The entire database loads into memory during initialization, which takes a few hundred milliseconds and consumes several megabytes of RAM. For applications that need to perform a single lookup, this overhead is wasteful—you're loading 40,000+ entries to resolve one MAC address. If you're building a serverless function or memory-constrained embedded system, this approach may not scale well.

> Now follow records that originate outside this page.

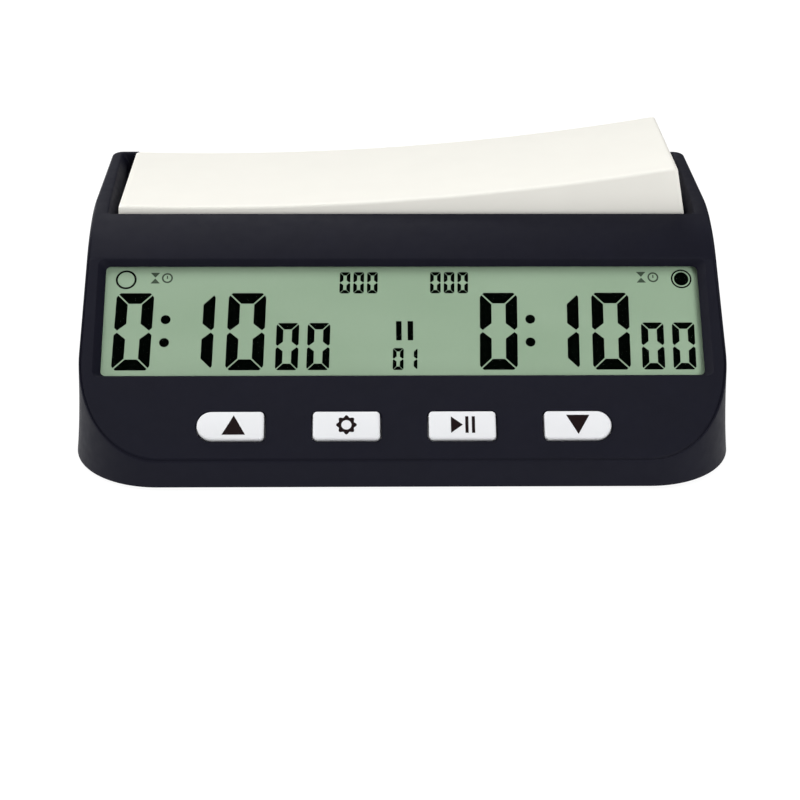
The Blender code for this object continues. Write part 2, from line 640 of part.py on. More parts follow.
def build_battery(case, materials):
    bay = make_empty("battery_axis", case, (0, BATTERY_Y, BATTERY_Z))
    nub_end = BAY_HALF_LENGTH - 0.9
    start = nub_end - BATTERY_LENGTH
    body_end = nub_end - 1.0
    profile = [(6.6, start), (BATTERY_RADIUS, start + 0.5), (BATTERY_RADIUS, body_end - 0.5),
               (6.8, body_end), (2.75, body_end), (2.75, nub_end)]
    solid("battery_cell", [along_x(turned(0, 0, profile, 24))], materials["cell"], bay)
    contact = rounded_rectangle(-5, 5, -5, 5, 1.0)
    solid("battery_contact", [along_x(prism(contact, nub_end + GAP, BAY_HALF_LENGTH - GAP))],
          materials["steel"], bay)
    coil = []
    wall_end = -BAY_HALF_LENGTH + 0.8
    cell_end = start - 0.8
    for step in range(SPRING_TURNS * 12 + 1):
        share = step / (SPRING_TURNS * 12)
        angle = 2 * math.pi * SPRING_TURNS * share
        radius = 5.4 - 2.2 * share
        along = wall_end + (cell_end - wall_end) * share
        coil.append((along, radius * math.cos(angle), radius * math.sin(angle)))
    wire("battery_spring", coil, 0.4, materials["steel"], bay)

    board_end = [(-46, 24.4, 9.2), (-52, 24.4, 9.2)]
    for name, (x, y, z), height, side in (("lead_red", board_end[0], 12.0, -33.0),
                                          ("lead_black", board_end[1], 6.0, -36.0)):
        knots = [(-31.4, 78.0, height), (side - 8, 78.0, height), (x - 4, 62.0, height - 1),
                 (x, 40.0, 5.0), (x, y + 1.5, z - 3.5), (x, y, z)]
        wire(name, smooth_path(knots, 16), 0.6, materials[name], case)


def build_clock():
    clear_scene()
    materials = {
        "case": make_material("case_plastic", (0.013, 0.014, 0.022), 0.45),
        "ivory": make_material("ivory_plastic", (0.89, 0.87, 0.80), 0.35),
        "button": make_material("button_plastic", (0.83, 0.84, 0.86), 0.3),
        "clear": make_material("clear_plastic", (0.90, 0.95, 0.90), 0.05),
        "display": make_material("display_glass", (0.31, 0.40, 0.30), 0.2),
        "foil": make_material("reflector_foil", (0.62, 0.66, 0.60), 0.3, 0.8),
        "black": make_material("black_plastic", (0.01, 0.01, 0.011), 0.5),
        "zebra": make_material("zebra_rubber", (0.5, 0.25, 0.3), 0.7),
        "board": make_material("circuit_board", (0.02, 0.16, 0.05), 0.4),
        "silicone": make_material("silicone", (0.35, 0.36, 0.38), 0.7),
        "rubber": make_material("rubber", (0.02, 0.02, 0.02), 0.8),
        "steel": make_material("steel", (0.6, 0.6, 0.6), 0.3, 1.0),
        "capacitor": make_material("capacitor_sleeve", (0.02, 0.03, 0.12), 0.4),
        "cell": make_material("cell_sleeve", (0.05, 0.12, 0.32), 0.3),
        "ribbon": make_material("ribbon_plastic", (0.45, 0.45, 0.47), 0.5),
        "lead_red": make_material("lead_red", (0.5, 0.02, 0.02), 0.5),
        "lead_black": make_material("lead_black", (0.015, 0.015, 0.015), 0.5),
    }
    case = make_empty("case_frame", None, (0, -CASE_DEPTH / 2, FOOT_HEIGHT))
    face = make_empty("face_frame", case, (0, 0, LIP_HEIGHT), (FACE_ANGLE, 0, 0))
    axis = make_empty("rocker_frame", case, (0, 0, PIVOT_HEIGHT), (0, -ROCKER_HALF_ANGLE, 0))
    build_upper_case(case, face, materials["case"])
    build_lower_case(case, materials["case"])
    build_window_and_display(face, materials)
    build_main_board(face, materials)
    build_keys(face, materials)
    build_rocker(case, axis, materials)
    build_turn_switch(case, materials)
    build_underside(case, materials)
    build_battery(case, materials)


build_clock()
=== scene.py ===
"""Looks of the digital chess clock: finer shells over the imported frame, the display's markings,
the symbols on the keys, procedural materials, light and camera.

Sizes are in millimetres, in the CAD's three frames. Case frame: X to the right, Y backwards from the
foot of the front lip, Z up from the case's underside. Face frame: Y up the sloped face from the lip's
top edge, Z out of the face. Rocker frame: its origin is the hinge, and the bar is level in it.
"""

import json
import math

import bmesh
import bpy
from mathutils import Matrix, Vector


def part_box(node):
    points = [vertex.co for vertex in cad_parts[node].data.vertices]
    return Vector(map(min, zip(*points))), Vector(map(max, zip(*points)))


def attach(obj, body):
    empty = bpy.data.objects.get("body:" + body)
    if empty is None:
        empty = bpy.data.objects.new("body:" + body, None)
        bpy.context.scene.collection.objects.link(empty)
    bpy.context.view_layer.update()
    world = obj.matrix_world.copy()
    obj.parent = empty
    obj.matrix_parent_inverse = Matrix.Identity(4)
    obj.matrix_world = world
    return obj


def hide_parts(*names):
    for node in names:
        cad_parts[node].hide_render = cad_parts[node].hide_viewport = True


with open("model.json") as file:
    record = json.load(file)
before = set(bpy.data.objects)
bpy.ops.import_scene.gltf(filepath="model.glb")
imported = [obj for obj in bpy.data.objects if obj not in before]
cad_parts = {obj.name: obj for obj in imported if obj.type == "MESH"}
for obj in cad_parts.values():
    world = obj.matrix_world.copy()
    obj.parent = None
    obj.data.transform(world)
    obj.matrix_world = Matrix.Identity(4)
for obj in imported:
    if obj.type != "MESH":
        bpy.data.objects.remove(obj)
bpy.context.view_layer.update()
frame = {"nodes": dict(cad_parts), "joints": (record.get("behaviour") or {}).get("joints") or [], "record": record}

MM = 0.001
SMOOTH_ANGLE = math.radians(32)

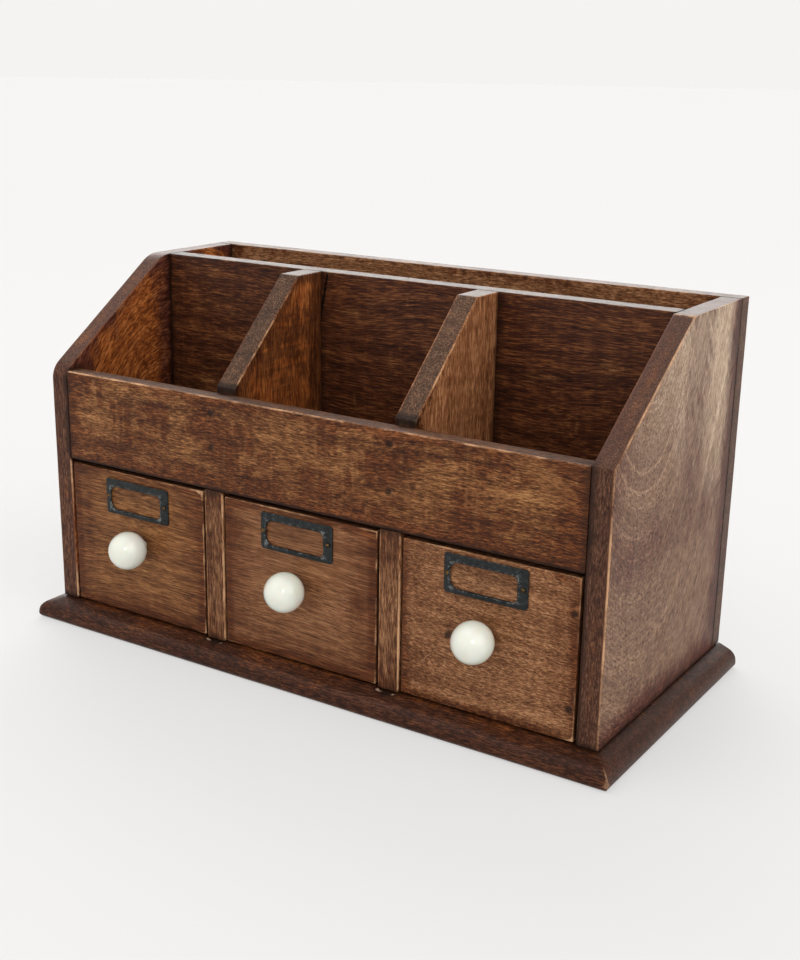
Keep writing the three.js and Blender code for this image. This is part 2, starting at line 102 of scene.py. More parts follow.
class Graph:
    """Adds nodes to a node tree. An input is a number, a colour, a vector or another node's output."""

    def __init__(self, tree):
        self.tree = tree
        tree.nodes.clear()

    def add(self, kind, inputs=None, output=0, **settings):
        node = self.tree.nodes.new(kind)
        for key, value in settings.items():
            setattr(node, key, value)
        for key, value in (inputs or {}).items():
            if isinstance(value, bpy.types.NodeSocket):
                self.tree.links.new(value, node.inputs[key])
            else:
                node.inputs[key].default_value = value
        return node.outputs[output] if node.outputs else None

    def math(self, operation, first, second=0.0):
        return self.add("ShaderNodeMath", {0: first, 1: second}, operation=operation)

    def plus(self, *values):
        total = values[0]
        for value in values[1:]:
            total = self.math("ADD", total, value)
        return total

    def times(self, first, second):
        return self.math("MULTIPLY", first, second)

    def swing(self, value, amount):
        """A noise value, turned into a swing of that amount either side of zero."""
        return self.times(self.math("SUBTRACT", value, 0.5), amount)

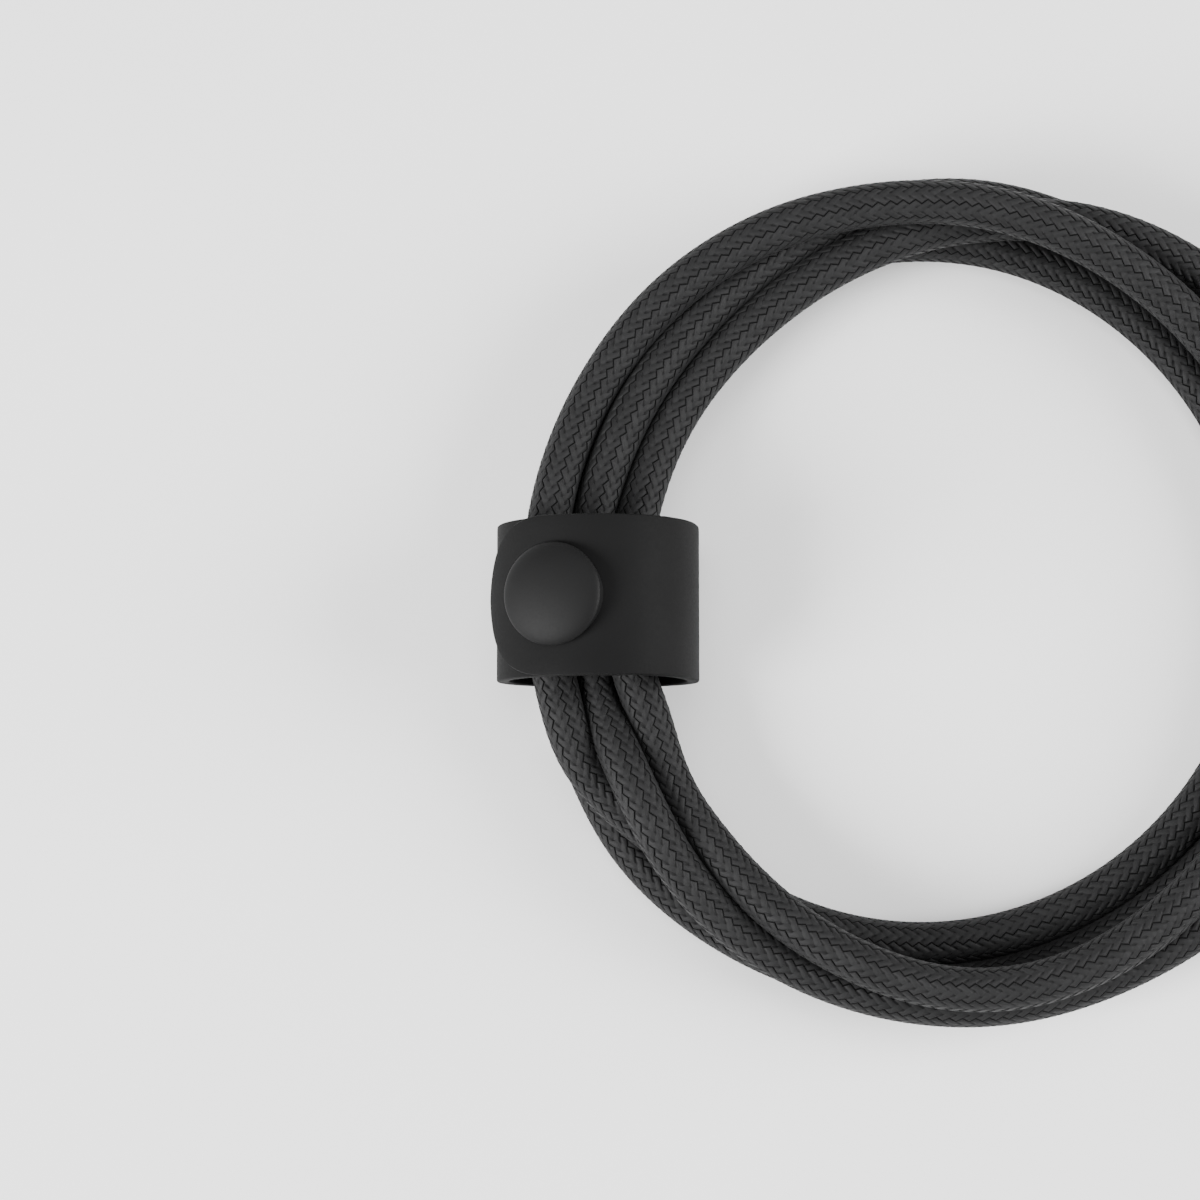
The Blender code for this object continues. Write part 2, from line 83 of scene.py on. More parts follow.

The bundled manuf database also goes stale quickly. Wireshark updates their database weekly as IEEE assigns new OUIs, but manuf ships with a snapshot from whenever the package was last released. The library includes an update() method to fetch the latest database from Wireshark's git repository, but this requires manual intervention or scheduled automation. If you're identifying newly released devices, you might get 'Unknown' results until you update. Additionally, the update mechanism pulls directly from Wireshark's repository, meaning your application needs outbound HTTPS access and depends on their infrastructure availability. There's no fallback or mirror system.

Verdict

Use if: You're building network analysis tools, security monitoring systems, or device discovery applications where accurate MAC-to-vendor mapping matters and you'll perform multiple lookups per session. The memory-speed tradeoff is reasonable for the small database size, and correct netmask handling is essential for identifying modern IoT devices with non-standard assignments. Also use this if you need a GPL-free solution for commercial products—the dual licensing is a significant advantage. Skip if: You only need occasional lookups (cloud APIs like macvendors.com are simpler), you're in extremely memory-constrained environments (streaming parsers would be better), or you only care about the most common vendors with standard /24 prefixes (basic substring matching suffices). Also skip if you need real-time database freshness without managing updates yourself—cloud-based solutions handle that automatically.